Restate, word for word, all of the material shown below.

[START]

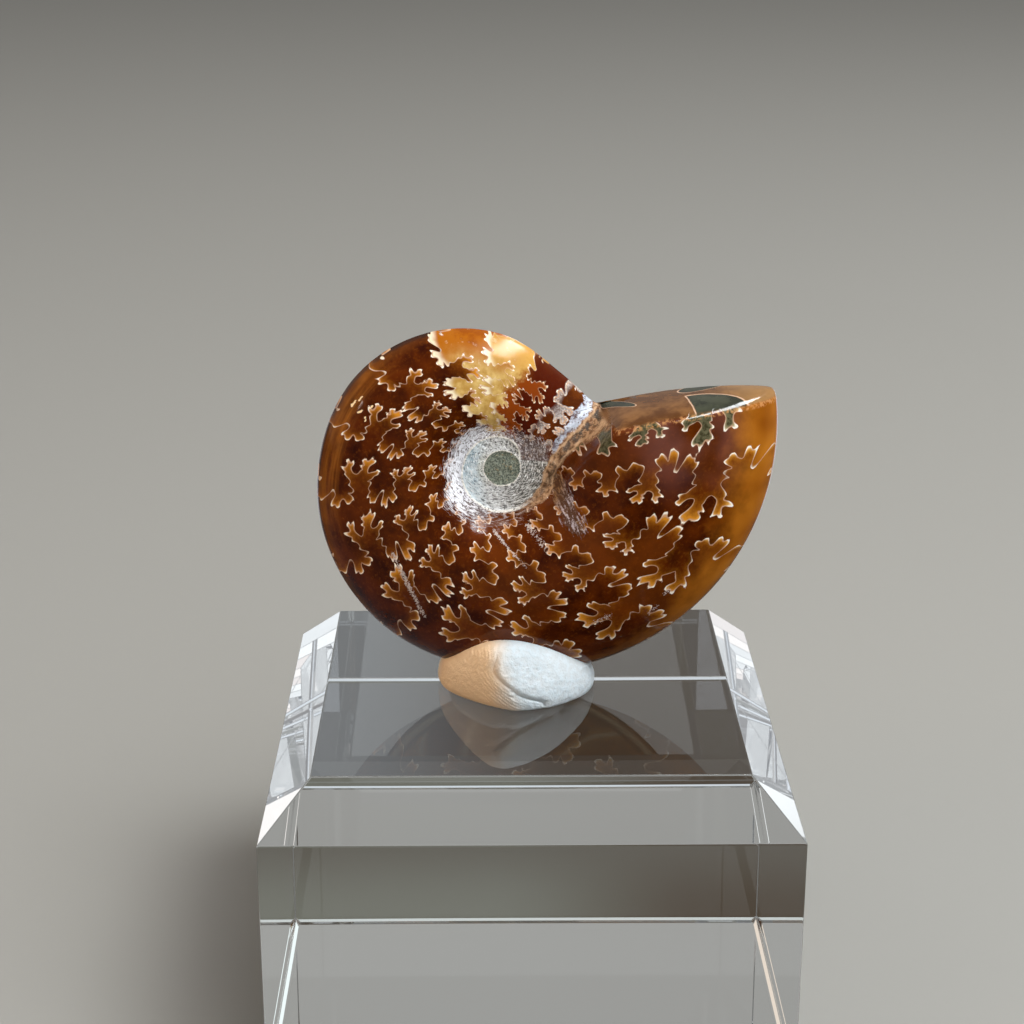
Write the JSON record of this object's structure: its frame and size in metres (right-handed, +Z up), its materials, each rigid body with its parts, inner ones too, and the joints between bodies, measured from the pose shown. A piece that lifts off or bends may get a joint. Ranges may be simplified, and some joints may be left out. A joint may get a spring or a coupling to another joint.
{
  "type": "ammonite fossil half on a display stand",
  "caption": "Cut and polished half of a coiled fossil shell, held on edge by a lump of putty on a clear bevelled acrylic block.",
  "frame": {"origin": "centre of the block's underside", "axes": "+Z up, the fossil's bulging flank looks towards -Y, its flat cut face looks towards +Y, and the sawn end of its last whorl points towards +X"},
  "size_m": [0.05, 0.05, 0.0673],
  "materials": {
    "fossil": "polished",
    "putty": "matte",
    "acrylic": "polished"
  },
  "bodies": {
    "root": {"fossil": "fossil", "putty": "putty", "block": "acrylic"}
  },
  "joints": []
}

[END]

### Result of this task
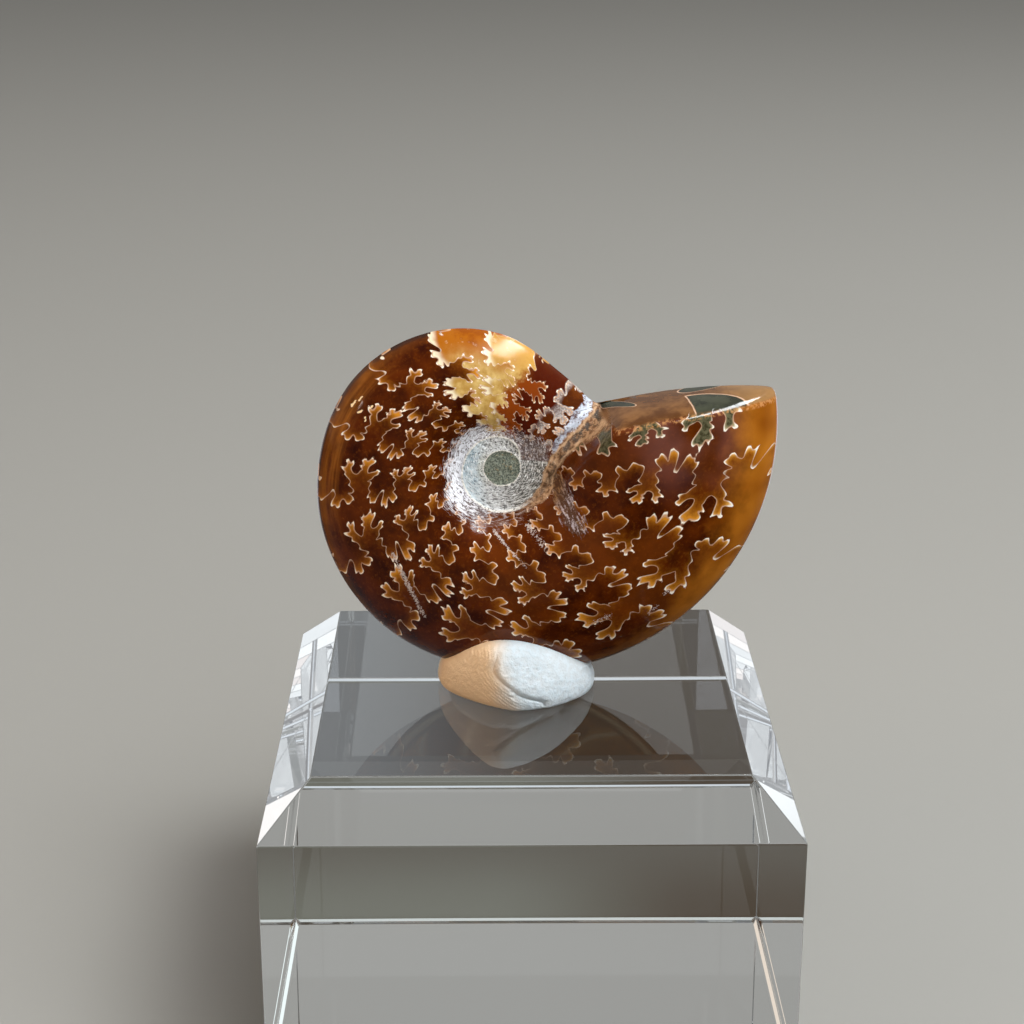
Write the JSON record of this object's structure: its frame and size in metres (right-handed, +Z up), its materials, each rigid body with its parts, inner ones too, and the joints between bodies, measured from the pose shown. A piece that lifts off or bends may get a joint. Ranges may be simplified, and some joints may be left out. A joint may get a spring or a coupling to another joint.
{
  "type": "ammonite fossil half on a display stand",
  "caption": "Cut and polished half of a coiled fossil shell, held on edge by a lump of putty on a clear bevelled acrylic block.",
  "frame": {"origin": "centre of the block's underside", "axes": "+Z up, the fossil's bulging flank looks towards -Y, its flat cut face looks towards +Y, and the sawn end of its last whorl points towards +X"},
  "size_m": [0.05, 0.05, 0.0673],
  "materials": {
    "fossil": "polished",
    "putty": "matte",
    "acrylic": "polished"
  },
  "bodies": {
    "root": {"fossil": "fossil", "putty": "putty", "block": "acrylic"}
  },
  "joints": []
}